What Dressing Rooms?

Cal & TerryI’m not done with the topic of fashion quite yet. Forget that whole post about the fashionistas, let’s talk Real World. My Real World truth is this:  I don’t care how popular Mad Men is, I don’t want to dress the way women they did in the early 60s. I did it once and the results weren’t pretty. That’s my mom on the left. That’s me beside her in the Porky Pig hat, I know, say no more, right? I wasn’t set free until the day came when I could  choose my own clothes and ride all the way to Boston on the train to do it, landing – where else? at Filene’s Basement where females dug fast as foxhounds through bins of newly discounted apparel and changed outfits right out there in the open.

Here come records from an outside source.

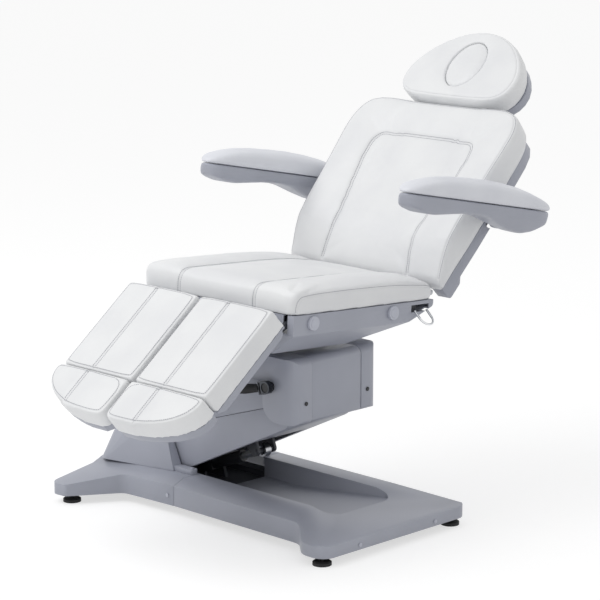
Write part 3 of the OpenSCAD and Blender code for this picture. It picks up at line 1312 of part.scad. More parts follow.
function leg_seam_side(side) = side > 0 ? leg_seam_near : leg_seam_far;
leg_seam_near = 122;
leg_seam_far = 162;
leg_base_n = leg_face - leg_t - gap;
calf_x = 4;
calf_x2 = 12;
calf_z = 12;
calf_round = 6;
calf_x3 = 40;
calf_round2 = 16;
calf_x4 = 30;
calf_round3 = 12;
calf_x5 = 6;
calf_z2 = 6;
calf_round4 = 5;
leg_shell_outline = [[leg_in[0] - calf_x, leg_base_n], [calf_x2, leg_base_n - calf_z, calf_round], [calf_x3,
    leg_base_n - leg_shell_h, calf_round2],
    [leg_l - calf_x4, leg_base_n - leg_shell_h, calf_round3], [leg_l - calf_x5, leg_base_n - calf_z2, calf_round4],
        [leg_l - calf_x5, leg_base_n]];
rail_x1 = 70;
rail_z = 230;
rail_x = [rail_x1, rail_z];
rail_r = 7;
rail_step2 = 10;
rail_n = leg_base_n - rail_step2;
calf_v = 4;
calf_w = 4;
calf_round5 = 3;
calf_v2 = 30;
calf_round6 = 14;
calf_v3 = 26;
calf_round7 = 10;
calf_w2 = 5;
calf_round8 = 4;
calf_x6 = 3;
calf_v4 = 11;
calf_round9 = 9;
calf_w3 = 11;
calf_v5 = 36;
calf_w4 = 2;
calf_v6 = 6;
calf_v7 = 8;
calf_w5 = 9;
calf_round10 = 8;
calf_step4 = 100;
calf_step5 = 12;
calf_step6 = 22;
calf_r = 2;
calf_from = 10;
calf_x7 = 1;
calf_y = 40;
calf_z3 = 140;
calf_x8 = 11;
module leg_shell(side) {
    color(plastic) on_leg() mirror([side > 0 ? 1 : 0, 0, 0]) difference() {
        union() {
            chair_slab([[calf_v, leg_base_n - calf_w, calf_round5], [calf_v2, leg_base_n - leg_shell_h, calf_round6],
                [leg_l - calf_v3, leg_base_n - leg_shell_h, calf_round7],
                [leg_l - calf_v, leg_base_n - calf_w2, calf_round8], [leg_l - calf_v, leg_base_n], [calf_v,
                leg_base_n]], leg_x0 + calf_x6, leg_x1 - calf_x6);
            for (x = leg_ear_x) chair_slab([[leg_in[0] - calf_v4, leg_in[1], calf_round9], [leg_in[0],
                leg_in[1] - calf_w3, calf_round9],
                [calf_v3, leg_base_n - leg_shell_h + calf_w], [calf_v5, leg_base_n - calf_w4], [calf_v6,
                leg_base_n - calf_w4], [leg_in[0] - calf_v7, leg_in[1] + calf_w5, calf_round10]],
                x + (x > calf_step4 ? -calf_step5 : calf_step5), x + (x > calf_step4 ? -calf_step3 : calf_step6));
        }
        translate([0, leg_in[0], leg_in[1]]) bar_x(small_pin_r - calf_r + fit, -calf_from, seat_side);
        for (x = leg_ear_x) block([x - calf_x7, -calf_y, -calf_z3], [x + calf_x8, calf_y, 0]);
        for (x = rail_x) translate([x, 0, rail_n]) bar_s(rail_r + fit, leg_l * 0.3, leg_l + cut);
    }
}
toe_step = 4;
foot_s0 = leg_l + toe_step;
foot_n = 10;
rail_to = 50;
module foot_rails(side) {
    color(chrome) on_leg() mirror([side > 0 ? 1 : 0, 0, 0])
        for (x = rail_x) translate([x, 0, rail_n]) bar_s(rail_r, leg_l * 0.34, foot_s0 + rail_to);
}
foot_rim = 9;
foot_ring_shares = [0, 0.03, 0.1, 0.22, 0.36, 0.5, 0.64, 0.76, 0.86, 0.93, 0.97, 1];
foot_out_shares = [[0, 0.95], [0.16, 0.97], [0.36, 0.945], [0.5, 0.9], [0.64, 0.83], [0.76, 0.74], [0.86, 0.62],
    [0.93, 0.5], [0.97, 0.41], [1, 0.31]];
foot_flare = -8;
function foot_out(k) = seat_side * lookup(k, foot_out_shares);
foot_base_n = foot_n - footpad_t;
foot_shell_deep = leg_base_n - foot_base_n + leg_shell_h;
toe_step2 = 24;
toe_step3 = 2;
module foot_cushion(side) {
    color(leather) on_leg() mirror([side > 0 ? 1 : 0, 0, 0]) translate([0, foot_s0, foot_base_n])
        loft([for (k = foot_ring_shares) let (s = k * footpad_l, e = min(s, footpad_l - s), q = drop(e, foot_rim) * 0.4)
            pad_ring(s, leg_x0 + q + drop(footpad_l - s, toe_step2), foot_out(k) - q, footpad_t - toe_step3 - drop(e,
                foot_rim) * 0.8,
                foot_rim, [toe_step3, foot_flare], leg_rise, [leg_seam_side(side)], seam_half, seam_deep)]);
}
toe_x1 = 24;
toe_z = 24;
function foot_plan(d) = concat([[leg_x0 + d, d], [foot_out(0) - foot_flare - d, d]],
    [for (k = foot_ring_shares) if (k > 0) [foot_out(k) - foot_flare - d, d + k * (footpad_l - 2 * d)]],
    [[leg_x0 + toe_x1 + d, footpad_l - d], [leg_x0 + d, footpad_l - toe_z]]);
toe_step4 = 5;
toe_to = 52;
module foot_shell(side) {
    color(plastic) on_leg() mirror([side > 0 ? 1 : 0, 0, 0]) difference() {
        translate([0, foot_s0, foot_base_n - gap - foot_shell_h]) linear_extrude(foot_shell_h)
            polygon(foot_plan(toe_step4));
        for (x = rail_x) translate([x, 0, rail_n]) bar_s(rail_r + fit, foot_s0 - cut, foot_s0 + toe_to);
    }
}
foot_shell_h = 22;

// The row's own origin lies in the middle of the whole object, on the floor
head_end = back_point(hr_s0 + headrest_l, hr_h0 - hr_shell_h / 2)[0];
toe_end = leg_top[0] - (foot_s0 + footpad_l) * cos(leg_angle) - foot_n * sin(leg_angle);
row_y = -(head_end + toe_end) / 2;
module in_row() { translate([0, row_y, 0]) children(); }

in_row() base_frame();
in_row() front_cover();
in_row() rear_cover();
in_row() column_posts();
in_row() column_cover();
in_row() base_pivot_pins();
in_row() levelling_feet();
in_row() base_screws();
in_row() mains_inlet();
in_row() lift_arm();
in_row() arm_lower_cover();
in_row() arm_upper_cover();
in_row() parallel_link();
in_row() lift_motor();
in_row() lift_rod();
in_row() head_frame();
in_row() head_pivot_pins();
in_row() head_cover_near();
in_row() head_cover_far();
in_row() head_end_panel();
in_row() head_screws();
in_row() bearing_race();
in_row() lock_hub();
in_row() lock_ring();
in_row() lock_grip();
in_row() turntable();
in_row() tilt_shaft();
in_row() seat_frame();
in_row() seat_shell();
in_row() seat_cushion();
in_row() side_caps();
in_row() handset_hook();
in_row() seat_hinge_pins();
in_row() control_box();
in_row() back_motor();
in_row() tilt_motor();
in_row() tilt_rod();
in_row() back_rod();
in_row() back_frame();
in_row() back_shell();
in_row() back_cushion();
in_row() armrest_shell(1);  // armrest_shell_near
in_row() armrest_pad(1);  // armrest_pad_near
in_row() armrest_shell(-1);  // armrest_shell_far
in_row() armrest_pad(-1);  // armrest_pad_far
in_row() headrest_posts();
in_row() headrest_shell();
in_row() headrest_cushion();
in_row() face_plug();
in_row() leg_shell(1);  // leg_shell_near
in_row() leg_cushion(1);  // leg_cushion_near
in_row() leg_shell(-1);  // leg_shell_far
in_row() leg_cushion(-1);  // leg_cushion_far
in_row() foot_rails(1);  // foot_rails_near
in_row() foot_shell(1);  // foot_shell_near
in_row() foot_cushion(1);  // foot_cushion_near
in_row() foot_rails(-1);  // foot_rails_far
in_row() foot_shell(-1);  // foot_shell_far
in_row() foot_cushion(-1);  // foot_cushion_far
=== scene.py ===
import json
import math
import time

import bpy
from mathutils import Matrix, Vector
from mathutils.bvhtree import BVHTree
from mathutils.kdtree import KDTree


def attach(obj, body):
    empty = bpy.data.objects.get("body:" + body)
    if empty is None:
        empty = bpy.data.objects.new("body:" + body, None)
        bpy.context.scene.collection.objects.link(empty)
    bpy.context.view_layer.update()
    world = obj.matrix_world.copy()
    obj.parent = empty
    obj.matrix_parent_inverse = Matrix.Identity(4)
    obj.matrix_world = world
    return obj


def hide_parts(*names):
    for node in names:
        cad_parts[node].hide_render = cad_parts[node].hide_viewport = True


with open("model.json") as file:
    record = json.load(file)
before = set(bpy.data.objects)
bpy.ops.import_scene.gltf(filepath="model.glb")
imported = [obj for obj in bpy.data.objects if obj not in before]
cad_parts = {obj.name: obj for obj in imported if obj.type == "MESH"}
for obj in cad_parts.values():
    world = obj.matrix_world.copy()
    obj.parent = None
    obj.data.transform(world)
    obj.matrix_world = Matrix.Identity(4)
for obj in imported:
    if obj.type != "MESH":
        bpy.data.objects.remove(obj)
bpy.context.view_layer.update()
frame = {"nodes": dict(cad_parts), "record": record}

mm = 0.001         # in metres
perMetre = 1000    # millimetres
nodes = frame["nodes"]
bodyOfNode = {n: b for b, members in frame["record"]["behaviour"]["bodies"].items() for n in members}
startTime = time.time()


def report(words):
    print(f"{time.time() - startTime:6.1f} s  {words}")


report("frame loaded")

# camera, at the photograph's viewing angle

cameraView = {"place": (4.65506, -4.65774, 1.96080), "tilt": 78.268, "turn": 44.919, "lens": 141.84,
              "sensor": 36, "reach": 50}

bpy.ops.object.select_all(action="DESELECT")
bpy.ops.object.camera_add(location=cameraView["place"],
                          rotation=(math.radians(cameraView["tilt"]), 0, math.radians(cameraView["turn"])))
camera = bpy.context.object
camera.data.lens = cameraView["lens"]
camera.data.sensor_width = cameraView["sensor"]
camera.data.clip_end = cameraView["reach"]
bpy.context.scene.camera = camera
bpy.context.scene.view_settings.view_transform = "Standard"


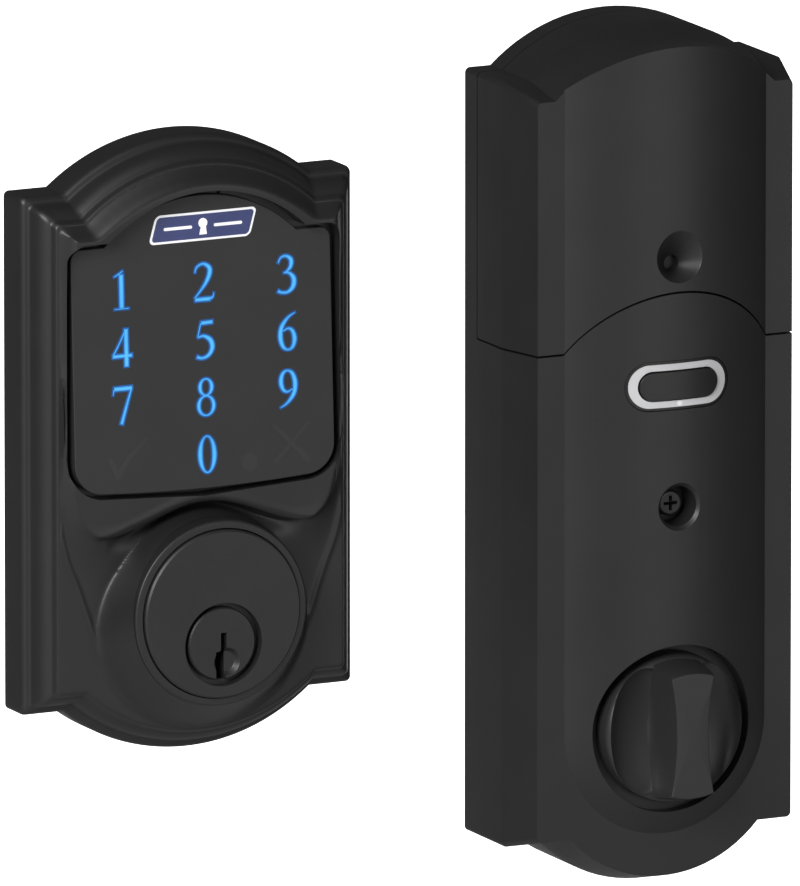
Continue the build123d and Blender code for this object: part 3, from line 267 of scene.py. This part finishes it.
paint = {
    "black_metal": surface("black_paint", grey(0.015, 0.017), (0.40, 0.46), size=2600, height=0.22),
    "cylinder_face": turned("black_turned", grey(0.016, 0.019), (0.42, 0.48), (0, 0, 0), 0.0006, 0.10),
    "touch_lens": surface("touch_panel", grey(0.022, 0.024), (0.50, 0.56), size=3200, height=0.12),
    "light_guide": surface("milky_plastic", grey(0.60, 0.66), (0.42, 0.5), height=0.1),
    "lamp": surface("white_lamp", grey(0.88, 0.95), (0.3, 0.36), height=0.05),
    "button_black": surface("button_black", grey(0.010, 0.012), (0.28, 0.34), height=0.06),
    "steel": surface("plated_steel", grey(0.50, 0.58), (0.28, 0.42), 1.0, 900, 0.5, (1, 1, 0.05)),
    "black_steel": surface("black_oxide", grey(0.020, 0.026), (0.3, 0.38), size=1800, height=0.2),
    "brass": surface("turned_brass", [(0.66, 0.47, 0.2), (0.74, 0.55, 0.26)], (0.24, 0.34),
                     1.0, 1800, 0.2),
    "gasket": surface("foam_rubber", grey(0.022, 0.030), (0.8, 0.9), size=1500, height=1.0),
    "board": surface("circuit_board", [(0.012, 0.11, 0.05), (0.02, 0.16, 0.07)], (0.35, 0.45),
                     size=900),
    "chip": surface("moulded_black", grey(0.018, 0.024), (0.45, 0.55), size=3000, height=0.4),
    "gear_plastic": surface("acetal", [(0.76, 0.73, 0.66), (0.83, 0.80, 0.73)], (0.3, 0.38),
                            height=0.08),
    "chassis_plastic": surface("black_nylon", grey(0.030, 0.038), (0.45, 0.55), size=2000, height=0.4),
    "battery": surface("battery_sleeve", [(0.05, 0.06, 0.08), (0.07, 0.08, 0.10)], (0.25, 0.32),
                       height=0.05),
}
for item in frame["record"]["subparts"]:
    node = frame["nodes"][item["node"]]
    node.data.materials.clear()
    node.data.materials.append(paint[item["material_slot"]])
print("materials", sorted(m.name for m in paint.values()))

# %% [markdown]
# ## Soft edges on the plain pieces
# Cast and painted metal never has a knife edge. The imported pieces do, so each one that shows is
# copied, its doubled points are merged and its flat areas joined, and a narrow bevel goes round
# every sharp edge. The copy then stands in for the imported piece.


# %% Softened copies
SMOOTH_ANGLE, EDGE_ANGLE, JOIN_ANGLE = math.radians(35), math.radians(28), math.radians(0.6)
MERGE_GAP = 0.000004


def only(obj):
    """Select one object and make it the active one."""
    bpy.ops.object.select_all(action="DESELECT")
    obj.select_set(True)
    bpy.context.view_layer.objects.active = obj


def apply_modifier(obj, kind, **values):
    """Add a modifier with these values and apply it."""
    only(obj)
    modifier = obj.modifiers.new(kind.lower(), kind)
    for key, value in values.items():
        setattr(modifier, key, value)
    bpy.ops.object.modifier_apply(modifier=modifier.name)


def finish_looks(piece, material):
    """Round the shading below a set angle, weigh it by face size and give one material."""
    only(piece)
    bpy.ops.object.shade_smooth_by_angle(angle=SMOOTH_ANGLE)
    apply_modifier(piece, "WEIGHTED_NORMAL", mode="FACE_AREA", weight=80, keep_sharp=True)
    piece.data.materials.clear()
    piece.data.materials.append(material)


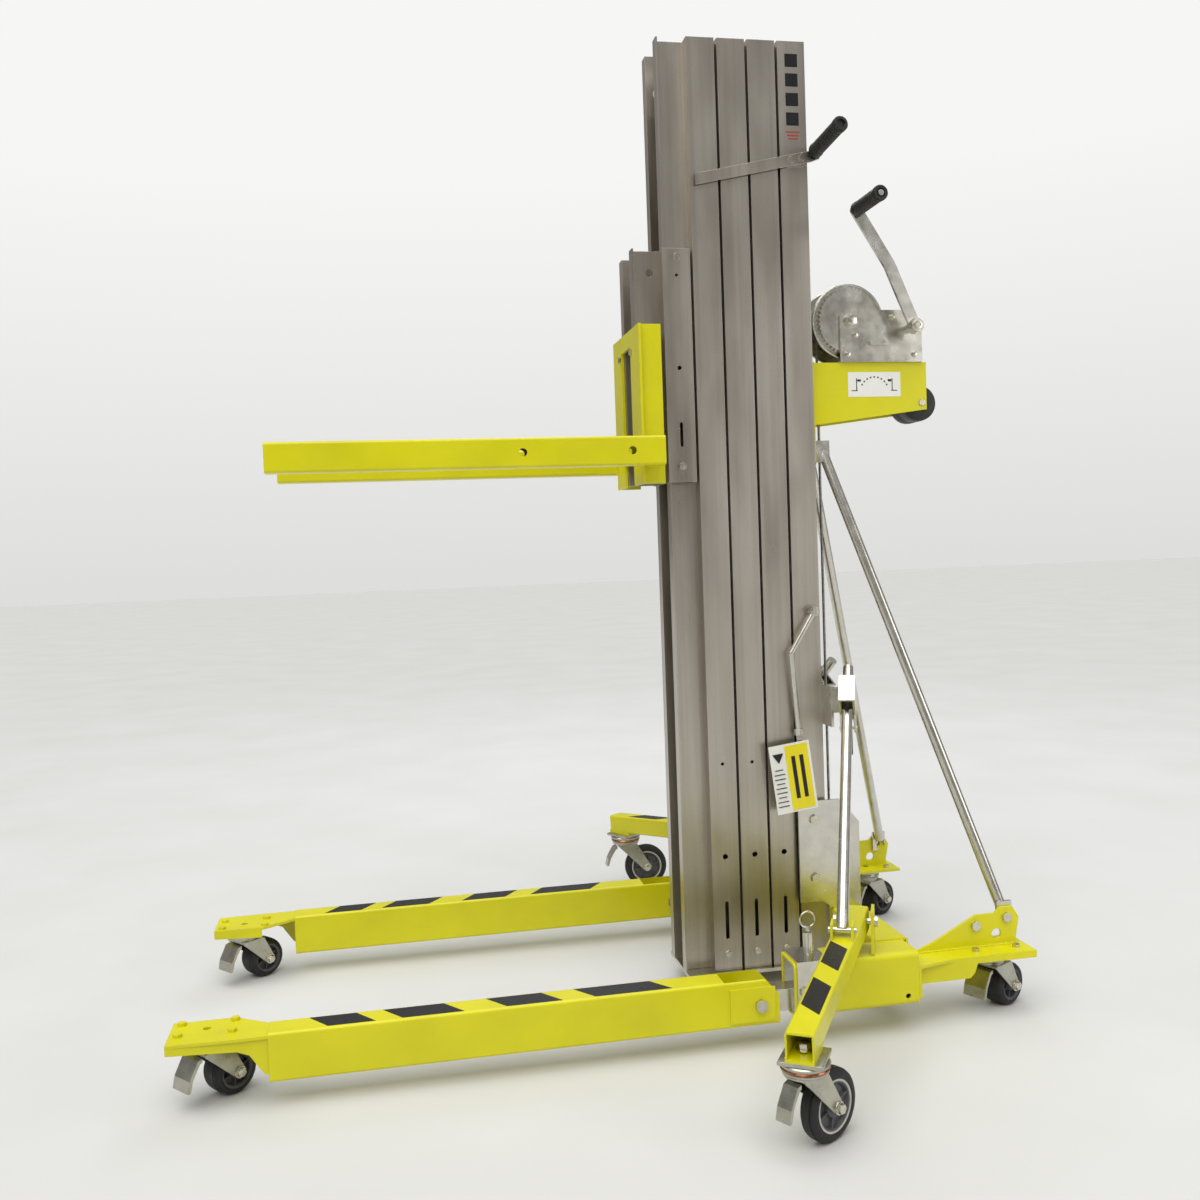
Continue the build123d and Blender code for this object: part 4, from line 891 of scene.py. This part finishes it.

Filenes Basement closed in the summer of ’07, that wonderful get-it-for-a-song store in the bowels of its 1910 Boston building and for years as much of a tourist destination as the Paul Revere House over in the North End, as familiar to visitors as the Cheers bar just across the Common. I wasn’t much more than three the first time Mom took us there on a mission to buy her two little girls the ensemble that was the ‘look’ for all little girls in that far more formal era: a knee-length wool  coat, leggings to match and a little beaked hat. I remember we met Mom’s old friend and her two little boys at the Public Garden after, had a ride on the famous Swan Boats, had ice cream sundaes at Schrafft’s, then went to this woman’s apartment where the three-year-old peed on my leg, using this funny little faucet he pulled down his tiny trousers to find. It was my introduction to the difference between the sexes, the great engine that drives our small and weak species to keep on keepin’ on.

Impelled by this same engine, I went back to that great den of bargains again and again in my high school years. It was there that my groom bought the suit  he wore on  our wedding day; there that that I bought the dress I wore that whole summer, a true flower- child frock which I loved with all my heart though it was so short I couldn’t sit down in it.